Прозаический Каншина, конечно, никак не для сцены. На днях примусь за другие переводы.
Надо Вам сказать, что я очень увлечен (поскольку еще могу) постановкой «Антония и Клеопатры». Если бы, конечно, удалось добиться того, как я это представляю.
Опоздали! Всего несколько лет назад — с Василием Ивановичем![1282] Теперь же я бы боялся ему предложить. Это не роль, а ураган.
Ну, подробнее обо всем этом при свидании!
Я думал уже в конце июня встретиться в Москве и с Вами, и с Дмитриевым, и с режиссером (кто?), но вот Храпченко все еще уговаривает меня выждать.
Крепко жму Вашу руку.
Вл. Немирович-Данченко
{543} 595. Из письма О. С. Бокшанской[1283]
2 июня 1942 г. Тбилиси
2/VI 1942
Милая Ольга Сергеевна!
Вот хорошая «оказия», но пишу коротко. Написал Дмитриеву, Виленкину, Среде, дал переписать большое послание Ивану Михайловичу о репертуаре, к телеграмме моей «комментарии письмом». В долгу еще останусь перед Ольгой Евсеевной[1284]. Да не успел закончить Хмелеву соображения по поводу его доклада Храпченко. Хочется сказать подробно и о «художественности»: потолок — только первый сорт, минимальное дублерство второстепенных исполнителей и пр. и пр.; и об «имени Горького»: высшая литература; и об «академическом»: монументальность, и, наконец, «орденов Ленина и Трудового Красного Знамени»: политической ответственности. Это все на вопрос Хмелева: «что такое Художественный театр».

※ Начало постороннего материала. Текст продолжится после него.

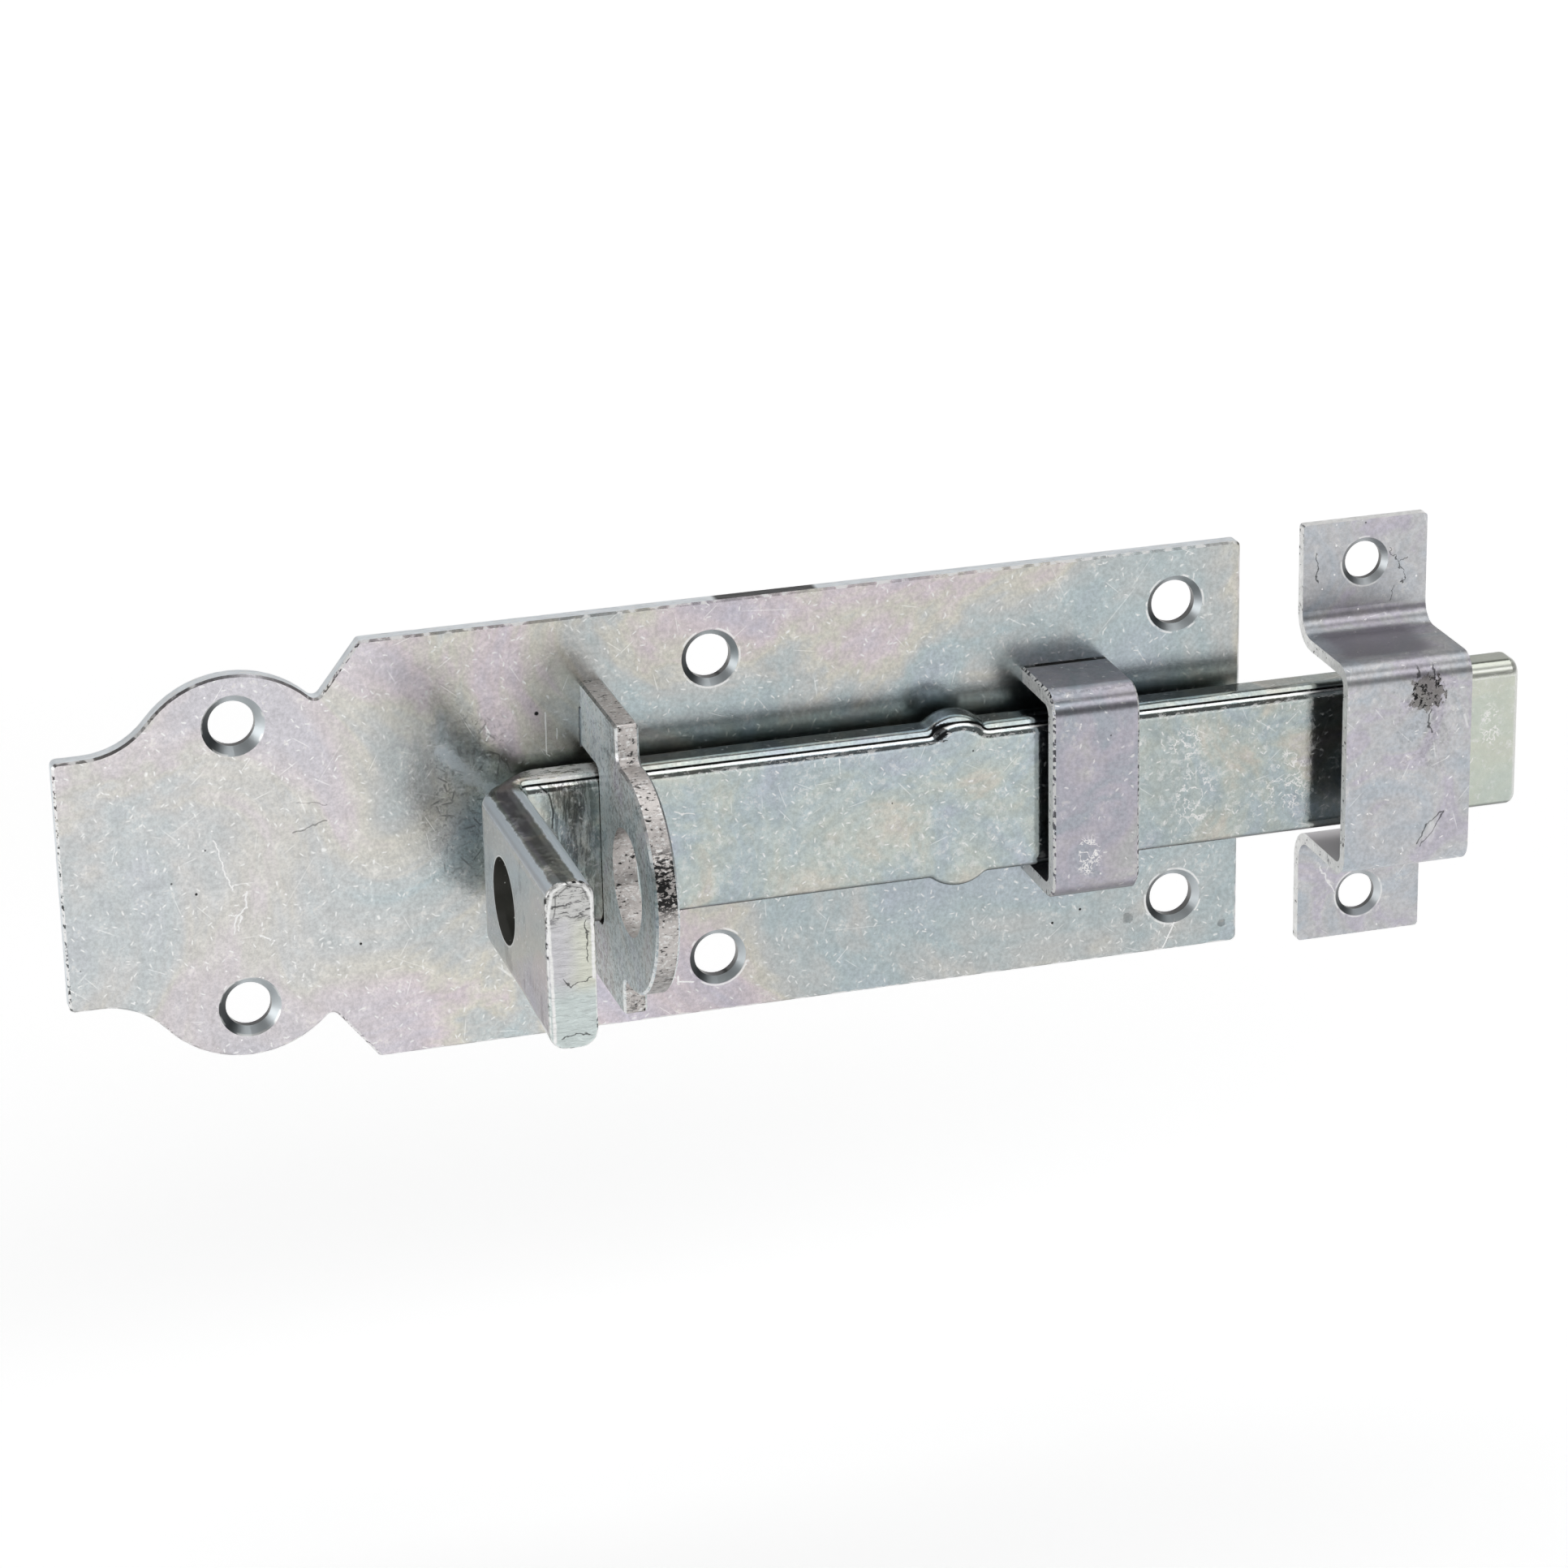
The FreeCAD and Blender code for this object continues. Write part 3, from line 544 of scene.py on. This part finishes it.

И все это очень трудно. А у нас хотят, чтоб было легко. Вот с этим хотением и покатится театр вниз.
… Что «Вишневый сад» откладывается — это очень хорошо… для «Вишневого сада». Что публика не хочет слушать Чехова, — простите, не верю. Значит, не так подается Чехов, как надо. Может быть, сразу, с открытия занавеса, не так. Что-то неуловимое, но чрезвычайно важное, что-то цементирующее все отличные актерские силы, что-то, что составляет воздух, напоенный ароматом — и от актеров, и от декорации, и от поворота, и от веры, — вот это что-то улетучивается, и баста! Не дойдет ничего, кроме комического… Виноват театр, а не публика… Когда дух поэзии отлетает от кулис, от администрации, от выходов на сцену, — отлетит и от спектакля.